Notes from The Preachers of Culture by Margaret Mathieson (1975)
Chapter 1 – The Curriculum Debate
This chapter presents the central issues of the nineteenth-century debate between supporters of classical and scientific studies and argues that the underlying assumptions and manner in which the debate was conducted affected the way in which English studies was first advocated.
- Mathieson sums up the debate: “For a century and a half then, from the dissatisfied middle class who wished to enter public schools and universities and transform them to accommodate their needs, from the radicals who insisted upon the inclusion of useful knowledge, from the progressives who followed Rousseau in their emphasis upon learning through things rather than words, critics attacked a curriculum limited to the study of classical texts. The universities and public schools, however, stubbornly resisted successive series of critical articles and recommendations of commissions and scientists. They maintained their unshaken confidence in what they believed to be he superior humanism of the classics and the truth of the faculty theory Public school headmasters, distrusting the notion of progress through scientific discovery and application, were unimpressed by references to foreign competition, suspicious of the anti-religious associations with the scientific cause, and untroubled by any need to provide their pupils with the means of earning their living.”
- English first existed as instruction in basic reading and writing.
- Nineteenth century universities, public schools and grammar schools ignored English due to confidence in “superior humanism of the classics” and link with utilitarianism of working class schools.
- Mechanics Institutes and London University insisted on English’s morally educative value.
- Proponents of a “liberalising core to the curriculum” shared a belief that the curriculum should include morally educative subjects. This moral aspect (“high ideals and impassioned tones”) was inherited by the subject.
- Radical education reformers, leading scientists and nineteeth-century progressives insisted that the classics were failing to provide a liberal education.
- Essays on a Liberal Education (1868) accused universities of failing to reconsider meaning of a liberal education in the light of changing knowledge.
- Quotes John Seeley: “‘Education, in fact, in England, is what the universities choose to make it’”.
- Mathieson explains that “The accusation that dominated the criticism directed at universities and schools was that a liberal education had degenerated into the sterile routine of grammar drill and exercise of mere memory. Few pupils, critics argued, reached those heights where their characters would be trained through encounters with the great minds of the past.”
- Quotes Thomas Huxley that a classical education: “. . means getting up endless forms and rules by heart. It means turning Latin and Greek into English for the mere sake of being able to do it, and without the smallest regard to the worth or worthlessness of the author read.’”
- Quotes Darwin that his experience was that: “‘far too many boys emerged from the public schools with little knowledge even of the classics, with less of modern subjects, and with no mental cultivation or interest in study’”

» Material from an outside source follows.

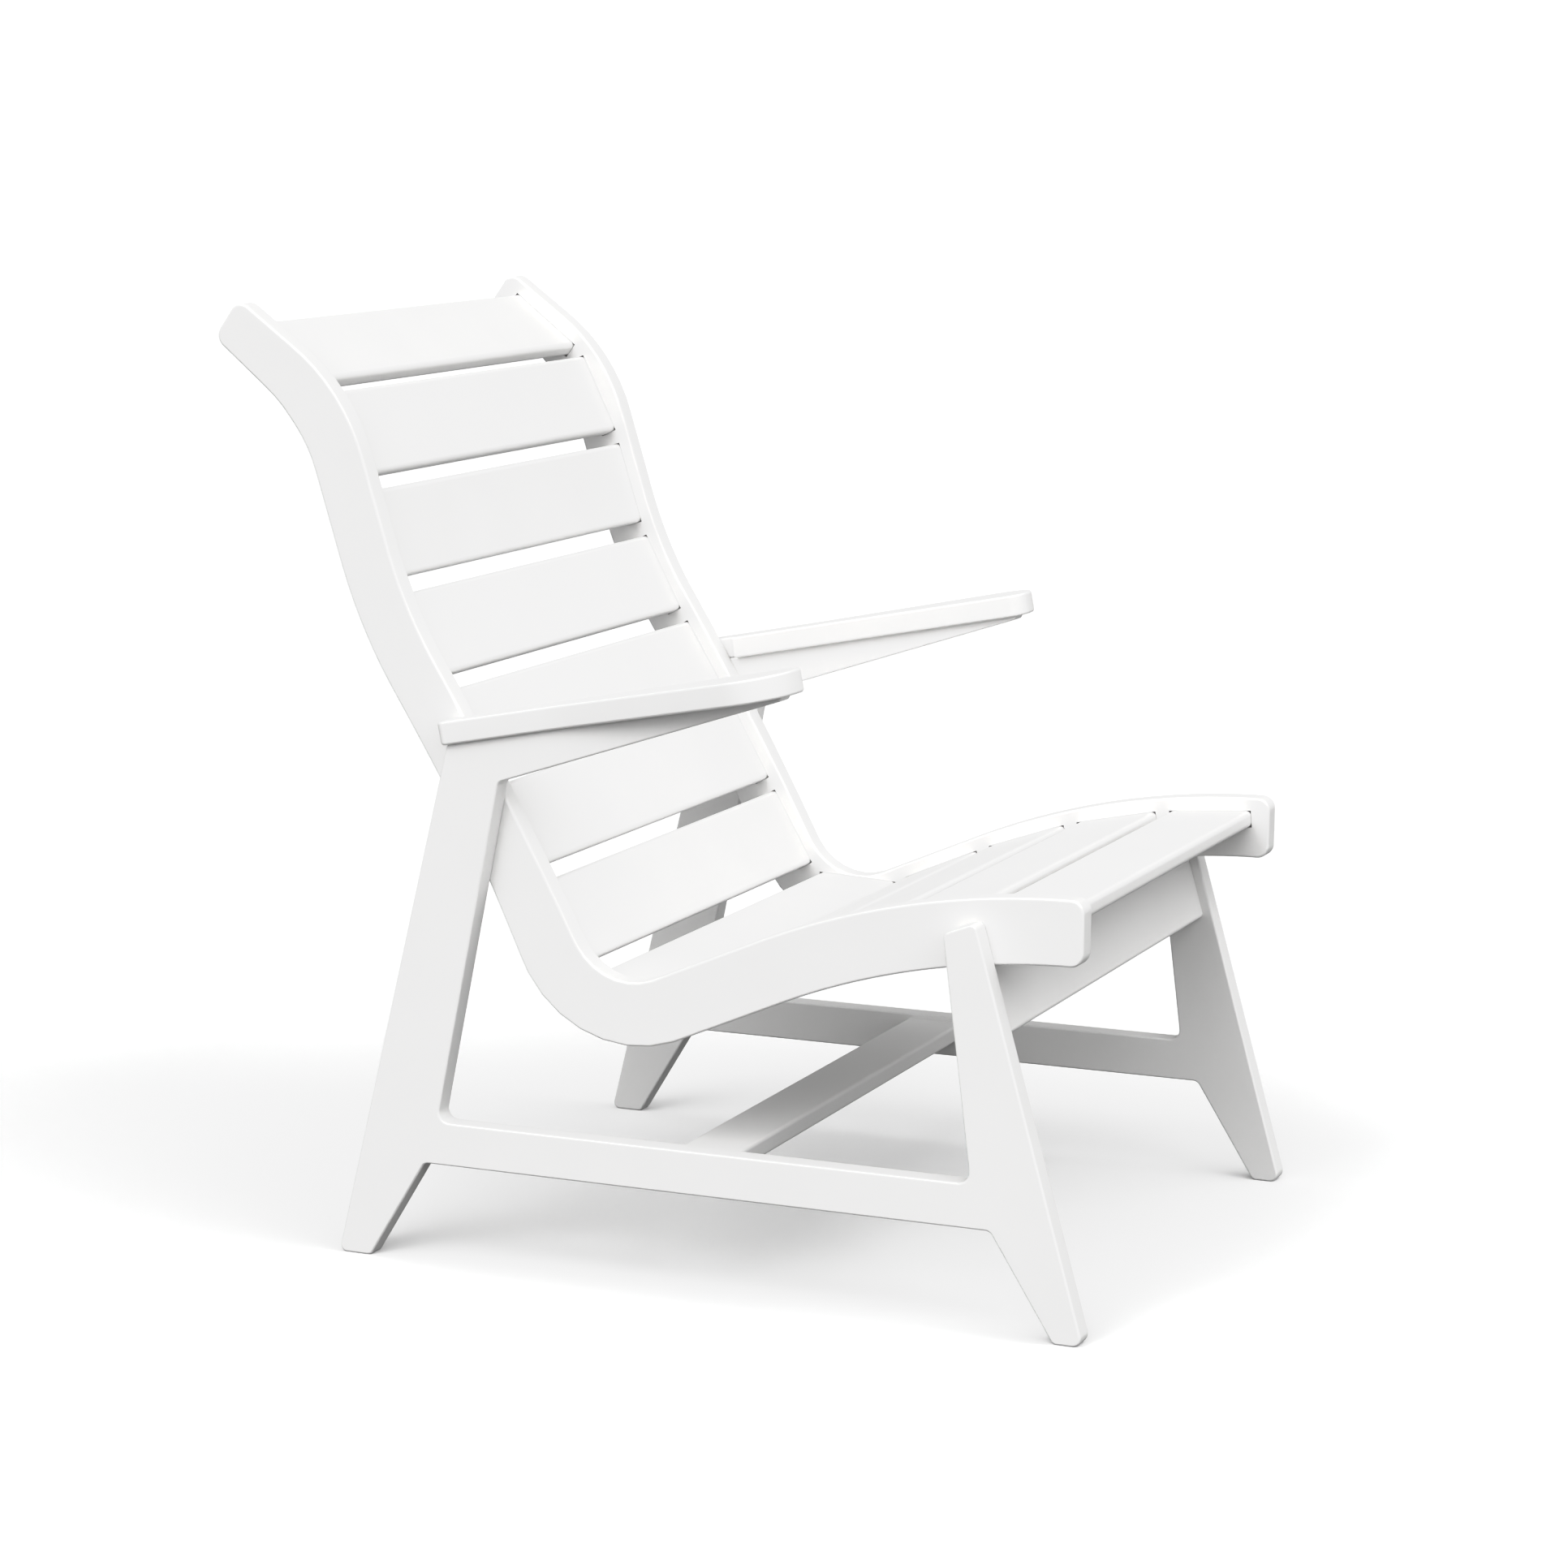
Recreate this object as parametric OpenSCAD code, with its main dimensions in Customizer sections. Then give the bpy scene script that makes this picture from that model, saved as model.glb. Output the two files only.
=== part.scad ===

- Greatest criticism was from middle-class dissatisfaction from the exclusiveness of university. Both the Westminster Review and the Edinburgh Review argued against the narrowness and inappropriateness of the classical curriculum in first quarter of nineteenth century. Also dissatisfaction with lack of Science taught at universities. Universities seen as establishments for training gentlemen of leisure.
- Mathieson argues that the most significant criticism was that upper-class educational establishments were failing to provide a liberal education because of dull teaching routines or failure to include modern knowledge. The presumption is that the provision of a liberal education mattered most of all.
- University tutors and public school headmasters resisted studies associated with Science as they were associated with working class education, industrialism and manual labour. Mathieson gives examples of resistance to the study of Science. Headmasters saw the classics as embodying tradition, authority and wisdom through which character could be best developed. The classics conveyed superior social status on students and were influenced by German idealism and theories of mental training.
- In late nineteenth century when modern languages and science were introduced in public schools they were limited to timetables of less-able pupils (the “modern side”).
- Supporters of scientific studies also adopted idealistic terms. Thomas Huxley in Science and Culture (1887) argued that “‘for the purpose of attaining real culture, an exclusively scientific education is at least as effectual as an exclusively literary education’”. Others – eg. Faraday – argued for the moral value of engaging in scientific activity.
- Mathieson notes that those involved in the curriculum debate felt their views had urgency because they were living in a time of crisis.
- The curriculum debate of nineteenth century had far-reaching effects on English studies. All assumed that there must be a humanising, morally improving subject at the heart of “sound education”. The supporters of English studies shared these assumptions.
- Mathieson ends the chapter: “Much of the support given to English in the school curriculum has come from educators holding gloomy views of modern urban society and repeatedly reminding the teachers of its state of cultural crisis. And unlike the nineteenth century’s unified view of the character-building demanded of the classical curriculum, today’s highly diversified society provides its English teachers with no single sense of purpose.”